* begin DATA SHOWN *
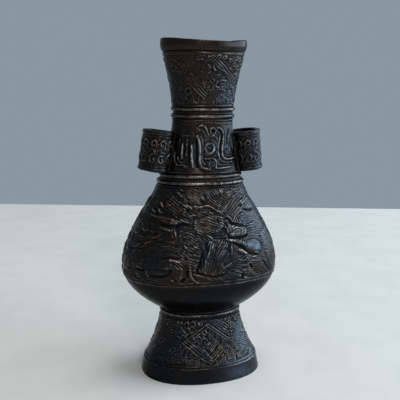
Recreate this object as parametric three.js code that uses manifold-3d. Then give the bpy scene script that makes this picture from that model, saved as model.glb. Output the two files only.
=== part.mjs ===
// Small cast bronze arrow vase of oval section: spread foot, swelling body, waisted
// neck, trumpet mouth, and an open tubular ear brazed to each side of the neck.
// Millimetres, +Z up, standing on z = 0. The ears lie along X and the front faces -Y.
// The vase is four castings that plug together under raised string courses, a base
// plate let in above the foot, two ears, and the braze that seals each seam.
import * as THREE from 'three';
import { mergeVertices } from 'three/addons/utils/BufferGeometryUtils.js';
import Module from 'manifold-3d';

// Heights above the floor
const FOOT_BAND_Z = 6.2;
const WAIST_Z = 30.4;
const BELLY_Z = 49.6;
const FLANK_Z = 80;
const SHOULDER_Z = 89.7;
const NECK_Z = 118;
const LIP_BAND_Z = 143.5;
const RIM_Z = 149;

// Half widths along X at those heights
const FOOT_HALF_WIDTH = 27.6;
const FOOT_BAND_HALF_WIDTH = 26.4;
const WAIST_HALF_WIDTH = 17.8;
const BELLY_HALF_WIDTH = 35.1;
const FLANK_HALF_WIDTH = 22.6;
const SHOULDER_HALF_WIDTH = 18.2;
const NECK_HALF_WIDTH = 13.35;
const RIM_HALF_WIDTH = 19.3;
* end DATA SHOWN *
PROBLEM: Copy all of the data exactly.

TASK RESPONSE:
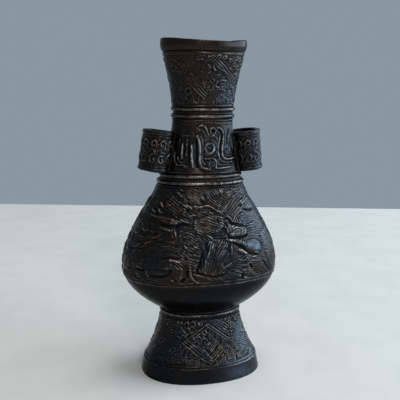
Recreate this object as parametric three.js code that uses manifold-3d. Then give the bpy scene script that makes this picture from that model, saved as model.glb. Output the two files only.
=== part.mjs ===
// Small cast bronze arrow vase of oval section: spread foot, swelling body, waisted
// neck, trumpet mouth, and an open tubular ear brazed to each side of the neck.
// Millimetres, +Z up, standing on z = 0. The ears lie along X and the front faces -Y.
// The vase is four castings that plug together under raised string courses, a base
// plate let in above the foot, two ears, and the braze that seals each seam.
import * as THREE from 'three';
import { mergeVertices } from 'three/addons/utils/BufferGeometryUtils.js';
import Module from 'manifold-3d';

// Heights above the floor
const FOOT_BAND_Z = 6.2;
const WAIST_Z = 30.4;
const BELLY_Z = 49.6;
const FLANK_Z = 80;
const SHOULDER_Z = 89.7;
const NECK_Z = 118;
const LIP_BAND_Z = 143.5;
const RIM_Z = 149;

// Half widths along X at those heights
const FOOT_HALF_WIDTH = 27.6;
const FOOT_BAND_HALF_WIDTH = 26.4;
const WAIST_HALF_WIDTH = 17.8;
const BELLY_HALF_WIDTH = 35.1;
const FLANK_HALF_WIDTH = 22.6;
const SHOULDER_HALF_WIDTH = 18.2;
const NECK_HALF_WIDTH = 13.35;
const RIM_HALF_WIDTH = 19.3;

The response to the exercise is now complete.